Heuristic-Based Multi-Agent Monte Carlo Tree Search

Abstract

Monte Carlo Tree Search (MCTS) is a relatively new sampling best-first method to search for optimal decisions. The MCTS' popularity is based on its extraordinary results in the challenging two-player based game Go, a game considered much harder than Chess and that until very recently was considered unfeasible for Artificial Intelligence methods. Different MCTS variants have been proposed, mainly to enhance its capabilities. Perhaps, one of the main limitations of this approach is its applicability in scenarios where multiple agents (more than two) are required. Some works have made an attempt to overcome this limitation by using a vector of reward values for each agent and allowing the algorithm to find an optimal equilibrium strategy.
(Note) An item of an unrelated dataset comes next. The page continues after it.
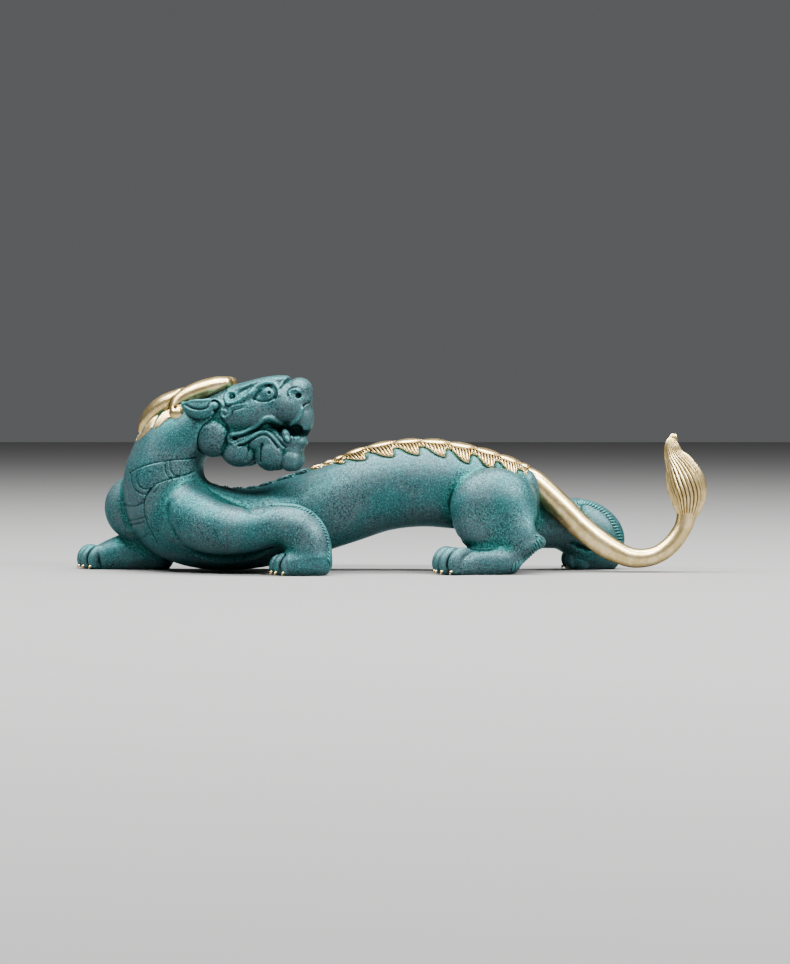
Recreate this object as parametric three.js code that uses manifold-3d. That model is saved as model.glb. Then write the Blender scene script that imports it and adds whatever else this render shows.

Inspired by these approaches, in this work we make an effort to explore a new proposal for handling multiple agents in MCTS by using a vector of values of what the agents need to do (defined tasks) instead of a vector of rewards for each agent. To achieve this we use a rather simple, but powerful heuristic that estimates the desired values of this vector. That is, a set of values that could lead to the optimal completion of the task. We tested this idea in a real-world scenario rather than using it in games as traditionally done. The results achieved by our proposed approach, named Heuristic-Based Multi-Agent Monte Carlo Tree Search, indicate the feasibility of using heuristics in the MCTS algorithm in situations where more than two agents are required.